YCHP, bu ziyaretten 7 ay sonra Amerika’ya bir ekip daha gönderdi. Bu ekipte YCHP Genel Başkan Yardımcısı Faruk Loğoğlu’nun yanısıra, partinin diğer genel başkan yardımcılarından Faik Öztrak, YCHP İstanbul milletvekili Umut Oran ve YCHP Ankara Milletvekili Gülsün Bilgehan’da vardı. Programlarının yoğun olduğunu, Washington ve New York’ta 40 civarında temaslarının olacağını belirten Faruk Loğoğlu, Kongre, yönetim, düşünce kuruluşları, mali ve ekonomik çevreler, lobiler ve Türk toplumuyla temaslarda bulunacaklarını ifade etti.

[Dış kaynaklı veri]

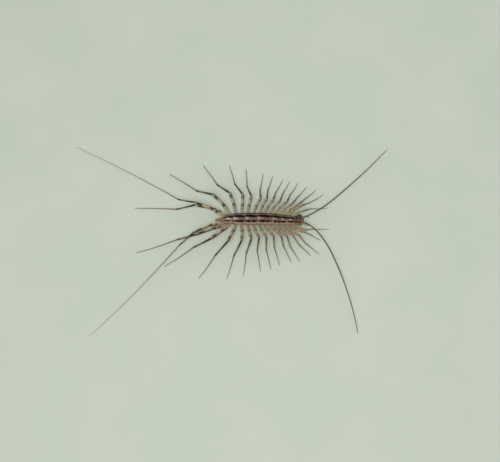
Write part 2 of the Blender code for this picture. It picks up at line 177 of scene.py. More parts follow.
# How leg parts bow, which keels end in a spur, and how dark the bands of each pair are.
LEG_ARCH = 0.035
SPUR_KEELS = (50.0, 130.0, 270.0)
LEG_STRENGTHS = (
    (1, 0.12), (4, 0.18), (8, 0.30), (10, 0.44), (11, 0.58), (12, 0.80), (13, 1.02), (15, 1.30),
)
SHIN_TONES = ((1, 0.44), (6, 0.50), (11, 0.54), (15, 0.46))
SHIN_DARKS = ((1, 0.34), (5, 0.38), (9, 0.42), (15, 0.50))

# Mouthparts, seen from one side: points as (ahead, out, up), radii, tones, rounds of hairs.
CLAW_LIMBS = (
    (((14.2, 0.50, 2.25), (15.4, 0.80, 1.84), (16.0, 1.02, 1.62), (16.35, 1.08, 1.54)),
     (0.40, 0.40, 0.38, 0.30), (0.10, 0.12, 0.2, 0.45), 1),
    (((16.15, 1.05, 1.58), (16.6, 1.10, 1.50), (16.95, 1.02, 1.45)),
     (0.26, 0.30, 0.24), (0.2, 0.3, 0.5), 2),
    (((16.80, 1.06, 1.47), (17.15, 0.92, 1.42), (17.5, 0.60, 1.44), (17.68, 0.26, 1.48)),
     (0.22, 0.22, 0.15, 0.05), (0.4, 0.6, 0.9, 1.0), 0),
)
PALP_LIMBS = (
    (((0.38, 0.24, 0.03), (0.80, 0.42, -0.05), (1.20, 0.46, -0.22)),
     (0.16, 0.21, 0.17), (0.3, 0.35, 0.6), 2),
    (((1.12, 0.46, -0.18), (1.60, 0.32, -0.58), (1.85, 0.12, -1.00)),
     (0.14, 0.17, 0.08), (0.35, 0.4, 0.5), 3),
    (((1.80, 0.15, -0.92), (1.87, 0.10, -1.10), (1.84, 0.06, -1.22)),
     (0.045, 0.035, 0.012), (0.8, 0.9, 1.0), 0, {"sides": 8}),
)
JAW_LIMBS = (
    (((14.0, 0.15, 2.10), (15.0, 0.40, 1.85), (15.75, 0.42, 1.82), (16.1, 0.30, 1.95)),
     (0.40, 0.50, 0.46, 0.25), (0.1, 0.1, 0.25, 0.5), 1),
    (((15.9, 0.50, 2.45), (16.7, 0.48, 2.32), (17.5, 0.34, 2.42)),
     (0.34, 0.40, 0.22), (0.1, 0.25, 0.7), 2, {"squash": 0.8}),
)
LIP = (
    (((16.9, 0.0, 2.75), (17.7, 0.0, 2.72), (18.22, 0.0, 2.62)),
     (0.55, 0.66, 0.42), (0.3, 0.35, 0.5), 0, {"sides": 26, "squash": 0.62}),
)

# Bristles: length and thickness of each kind, and the form that all of them share.
BRISTLE_SIZES = {
    "stiff": (0.17, 0.013), "plate": (0.13, 0.010), "belly": (0.15, 0.010),
    "tail": (0.17, 0.011), "head": (0.16, 0.012), "mouth": (0.16, 0.011),
    "foot": (0.15, 0.009), "feeler": (0.16, 0.009),
    "spur": (0.62, 0.038), "ankle_spur": (0.45, 0.038),
}
BRISTLE_FORM = {"Sides": 3, "Segments": 2, "Bend": 0.35}
SPOT_SIZE = 0.0015
VECTOR = "FLOAT_VECTOR"

# Floor and camera; the target is in millimetres and the rest in metres.
FLOOR_REACH = 1.6
CAMERA_TILT = math.radians(15)
CAMERA_TARGET = (0.0, -4.16, 3.0)
CAMERA_AWAY = 0.282


def at(pair, keys):
    """A leg size for one pair, read between the few pairs that state it."""
    return float(np.interp(pair, [key[0] for key in keys], [key[1] for key in keys]))


def eased(value, start, end):
    """Runs smoothly from 0 at start to 1 at end."""
    share = np.clip((value - start) / (end - start), 0.0, 1.0)
    return share * share * (3 - 2 * share)


def bump_at(value, centre, width):
    """A smooth hill of height 1."""
    return np.exp(-(((value - centre) / width) ** 2))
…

Emperyalizme, “Ben size daha iyi hizmet ederim” anlayışıyla yaklaşan YCHP, QUO VADİS?

 

(Bir not: CNN-Türk’te Hande Fırat’ın “Yargı ve Emniyeti Cemaat ele geçirdi deniliyor, siz buna katılıyor musunuz?” sorusuna Kılıçdaroğlu, “Hayır katılmıyorum.” Yanıtını vermişti. Cemaatten bir gurup, Kılıçdaroğlu’na, bu sözü için teşekkür ziyareti yaptı. Acaba Kılıçdaroğlu, bu cemaatin, özellikle Amerika’da yaşayan liderlerinin, emperyalizmin kuklası olduğunu bilmiyor mu dersiniz?)